I know you’ve been working together with Mikiya Takimoto for a while. The reason I felt like I never wanted Our Little Sister to end was because of its distinct atmosphere present in all his work.
Koreeda
Yes, it definitely has that feel.


How do you feel about that? And about him and his work?
Koreeda
I have a great deal of respect for it.
Respect?
Koreeda
I’m not really sure how to explain it, but it’s the way he works with cameras, lenses, film . . . Take art director Kaoru Kasai, for example, who I often hire for my movie posters.
Yeah.
Koreeda
Kasai is a person who can grasp what to expect with the font, the ink, and the paper just from which company he’s getting it printed through.


Wow.
Koreeda
In other words, he’s incredibly gifted with the ability to physically discern which tools to use to express himself.
I see.
Koreeda
Takimoto works the same way.
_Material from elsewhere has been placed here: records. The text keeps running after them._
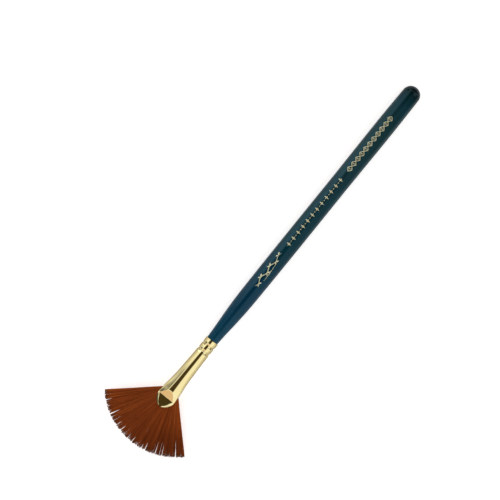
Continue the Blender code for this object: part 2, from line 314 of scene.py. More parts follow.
def make_lacquer():
    """Blue-green lacquer, bluest by the ferrule, under a clear gloss; towards the round end its colour
    is darkened to nearly black as painted shade.
    """
    material, nodes, shader = new_material("blue_green_lacquer")
    place = object_coordinates(nodes)
    share = nodes.remap(nodes.split(place)[0], (HANDLE_END_X, FERRULE_START_X))
    # the ramp's first stops are painted shade that darkens the round end
    along = nodes.ramp(share, LACQUER_AND_END_SHADE_COLOURS)
    clouds = nodes.stretched(place, (60.0, 260.0, 260.0))
    cloudy = nodes.noise(clouds, scale=1.0, detail=3.0, roughness=0.6)
    shade = nodes.remap(cloudy, NOISE_SPAN, (0.86, 1.16))
    nodes.feed(shader["Base Color"], nodes.mix(1.0, along, shade, "MULTIPLY"))
    worn = nodes.noise(place, scale=900.0, detail=4.0, roughness=0.6)
    nodes.feed(shader["Roughness"], nodes.remap(worn, NOISE_SPAN, (0.14, 0.26)))
    waves = nodes.stretched(place, (140.0, 420.0, 420.0))
    ripple = nodes.noise(waves, scale=1.0, detail=2.0, roughness=0.5)
    hairlines = nodes.stretched(place, (120.0, 5200.0, 5200.0))
    scratches = nodes.noise(hairlines, scale=1.0, detail=2.0, roughness=0.6)
    rippled = nodes.bump(ripple, strength=0.10, distance=0.02 * MM)
    scratched = nodes.bump(scratches, strength=0.04, distance=0.004 * MM, normal=rippled)
    nodes.feed(shader["Normal"], scratched)
    shader["Specular IOR Level"].default_value = 0.40
    shader["Specular Tint"].default_value = LACQUER_GLOSS_TINT
    return material


def make_brass():
    """Polished brass with faint draw lines, a soft haze, the darker edge tint of the metal, and painted
    shade on its sides and in its crimps.
    """
    material, nodes, shader = new_material("polished_brass")
    place = object_coordinates(nodes)
    haze = nodes.noise(place, scale=260.0, detail=3.0, roughness=0.5)
    drawn = nodes.stretched(place, (260.0, 5200.0, 5200.0))
    lines = nodes.noise(drawn, scale=1.0, detail=3.0, roughness=0.6)
    colour = nodes.ramp(haze, BRASS_COLOURS)
    # painted shade: the sides, where the surface turns sideways, and the crimps are mixed towards a
    # darker brass colour, standing in for the darker reflections at the edges and in the grooves
    normal = nodes.new("ShaderNodeTexCoord").outputs["Normal"]
    sideways = nodes.math("ABSOLUTE", nodes.split(normal)[1])
    painted_shade = nodes.ease(sideways, (0.70, 0.95), (0.0, 0.12))
    x = nodes.split(place)[0]
    for from_rear, _ in CRIMPS:
        middle = FERRULE_START_X + from_rear
        offset = nodes.math("ABSOLUTE", nodes.math("SUBTRACT", x, middle))
        crimp_shade = nodes.ease(offset, (0.1 * MM, 0.6 * MM), (0.05, 0.0))
        painted_shade = nodes.math("MAXIMUM", painted_shade, crimp_shade)
    nodes.feed(shader["Base Color"], nodes.mix(painted_shade, colour, BRASS_PAINTED_SHADE_COLOUR))
    dullness = nodes.math("ADD", haze, lines)
    nodes.feed(shader["Roughness"], nodes.remap(dullness, (0.6, 1.4), (0.05, 0.11)))
    nodes.feed(shader["Normal"], nodes.bump(lines, strength=0.05, distance=0.006 * MM))
    shader["Metallic"].default_value = 1.0
    shader["Specular Tint"].default_value = BRASS_EDGE_TINT
    return material


def make_foil():
    """Gold foil pressed into the lacquer, slightly patchy."""
    material, nodes, shader = new_material("gold_foil")
    place = object_coordinates(nodes)
    patches = nodes.noise(place, scale=2400.0, detail=3.0, roughness=0.6)
    nodes.feed(shader["Base Color"], nodes.ramp(patches, FOIL_COLOURS))
    nodes.feed(shader["Roughness"], nodes.remap(patches, NOISE_SPAN, (0.30, 0.48)))
    nodes.feed(shader["Normal"], nodes.bump(patches, strength=0.15, distance=0.01 * MM))
    shader["Metallic"].default_value = 0.25
    return material


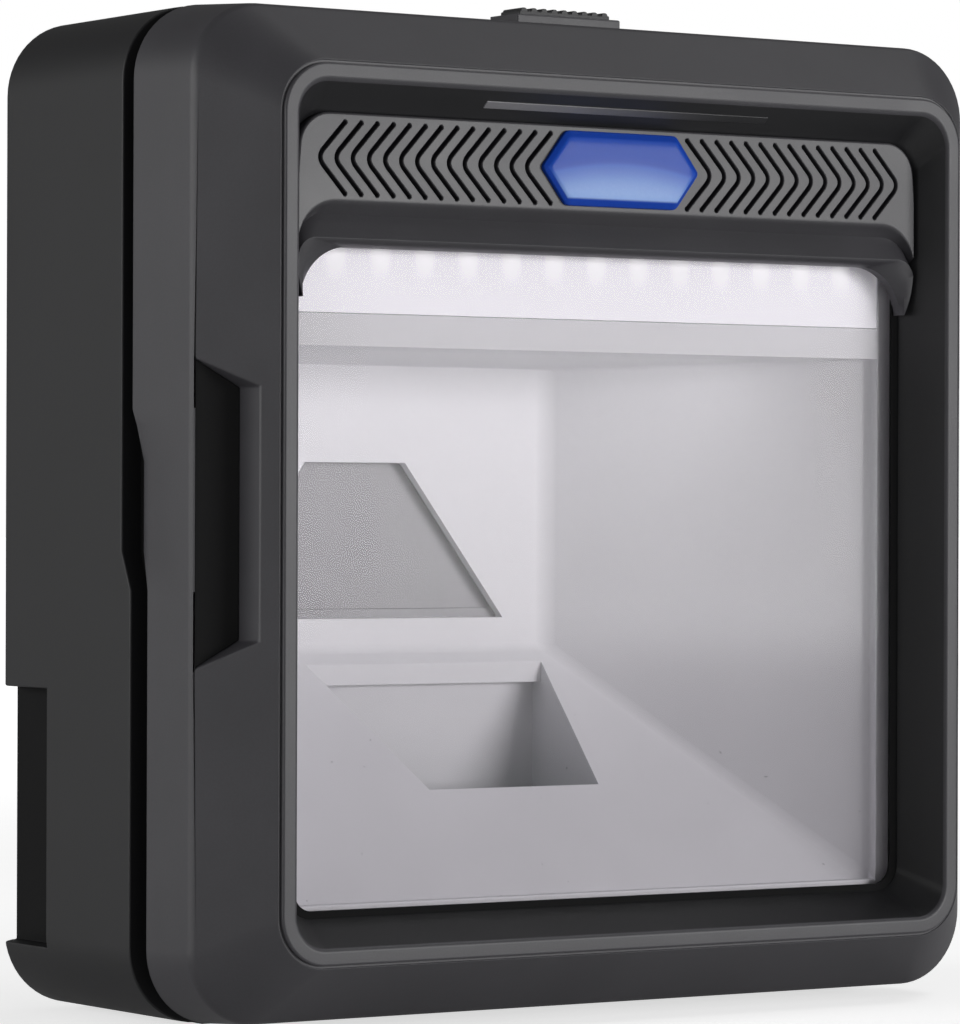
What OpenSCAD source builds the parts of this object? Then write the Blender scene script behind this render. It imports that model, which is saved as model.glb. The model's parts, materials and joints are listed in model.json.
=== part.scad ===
// Hands-free barcode scanner: a square box with a bevelled front frame round a clear window.
// Depths are measured back from the front rim, and heights up or down from the middle of the body.

/* [Body] */
// Width of the rear housing
body_w = 146; // [132:1:170]
// Height of the rear housing, without its feet
body_h = 152; // [138:1:180]
// Depth of the whole body, front rim to rear wall
body_d = 68; // [62:1:90]
// Radius of the body's four long edges
corner_r = 11.2; // [9:0.2:14]
// How much the front frame narrows on each side, parting line to bevel
band_taper = 1; // [0.4:0.1:1.4]
// Thickness of both shells where they meet
wall = 3.2; // [2.6:0.1:3.6]
// Thickness of the rear wall
rear_wall = 2.4; // [2:0.1:3]
// Chamfer round the rear wall
rear_chamfer = 2.4; // [1:0.1:3]

/* [Front rim] */
// Inset of the flat front rim from the edge of the bevel
bevel_in = 9.1; // [8:0.1:10]
// Depth of the bevel behind the rim
bevel_d = 11; // [9:0.5:12]
// Thickness of the bevelled wall, measured front to back
bevel_wall = 3; // [2.4:0.1:3.4]
// Radius of the rim's outer corners
rim_r = 7.5; // [6:0.1:9]
// Width of the flat rim
rim_t = 2.4; // [1.8:0.1:3]
// Depth of the recess round the window
recess_d = 8.3; // [7.6:0.1:9]
// How far the recess walls lean in at the sides
side_lean = 3.4; // [2.6:0.1:4]
// How far the recess wall leans in at the bottom
sill_lean = 3.9; // [3:0.1:4.4]
// How far the recess wall leans in at the top
top_lean = 6.9; // [6.4:0.1:7.4]

/* [Window] */
// Width of the recess floor beside the window
window_side = 1.3; // [1:0.1:5]
// Radius of the window's top corners
window_r = 7; // [5:0.5:9]
// Height of the gap between the window and the bottom recess wall
sill_gap = 1.1; // [0.6:0.1:1.8]
// Thickness of the pane
pane_t = 2; // [1.5:0.1:2.4]
// Radius of the pane's corners
pane_r = 4; // [3:0.5:5]
// Thickness of the gasket in front of the pane
gasket_t = 0.5; // [0.4:0.1:1]
// How far the pane reaches behind the side walls of the recess
pane_lap = 1.6; // [1.2:0.1:2]
// How far the pane reaches behind the bottom wall of the recess
pane_lap_low = 1; // [0.8:0.1:1.4]
// How far the pane reaches above the window
pane_lap_top = 2.6; // [2:0.1:3]
// Thickness of the skirt round the pane
skirt_t = 2.2; // [1.8:0.1:2.6]
// How far the skirt reaches behind the pane
skirt_lap = 2.4; // [2:0.1:3]
// Depth of the skirt's front end, inside the bevelled wall
skirt_front = 1.4; // [1.2:0.1:1.8]
// How far the skirt reaches above the recess
skirt_over = 1.9; // [1.6:0.1:2.2]
// Thickness of the wall behind the brow
seat_wall = 2; // [1.6:0.1:2.4]

/* [Parting groove] */
// Depth of the groove's front side in the upper half
groove_front_up = 26.6; // [26:0.1:27]
// Depth of the groove's rear side in the upper half
groove_rear_up = 29.6; // [29:0.1:31]
// Depth of the groove's front side in the lower half
groove_front_low = 22.3; // [21.5:0.1:23]
// Depth of the groove's rear side in the lower half
groove_rear_low = 26.9; // [26:0.1:28]
// Distance below the middle at which the groove starts to step forward
step_high = 5.6; // [4:0.2:7]
// Distance below the middle at which the groove has stepped forward
step_low = 11.4; // [10:0.2:13]
// Depth of the groove's front side at the finger facet
facet_edge = 25.4; // [25:0.1:25.8]
// Height of the finger facet above the middle
facet_high = 13; // [10:0.5:15]
// Height over which the facet closes at its top
facet_close = 2.4; // [2:0.1:3]
// How far the finger facet cuts in at its rear edge
facet_in = 1.4; // [0.6:0.1:2]
// Height over which the facet narrows towards its top
facet_slope = 5.3; // [2:0.1:8]
// Plain strip left above and below the facet
facet_margin = 0.6; // [0.4:0.1:1]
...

He’s young, but he knows precisely what to expect of the color schemes if he works with a certain lens and certain film.
Now that you mention it, there’s definitely a feel of precision to his work that gives it a really beautiful, crystalline, transparent feel.
Koreeda
And then there’s his hunger for photography. When he really wants to film something he won’t let anything stop him, even if he has to build a homemade dolly from scratch. [Laughs]


When we interviewed him before, he was in the middle of building his own automated camera that would react to noise in order to film the launch of a space shuttle from a close distance.
Koreeda
Wow, that’s great. [Laughs] That’s what I love about him.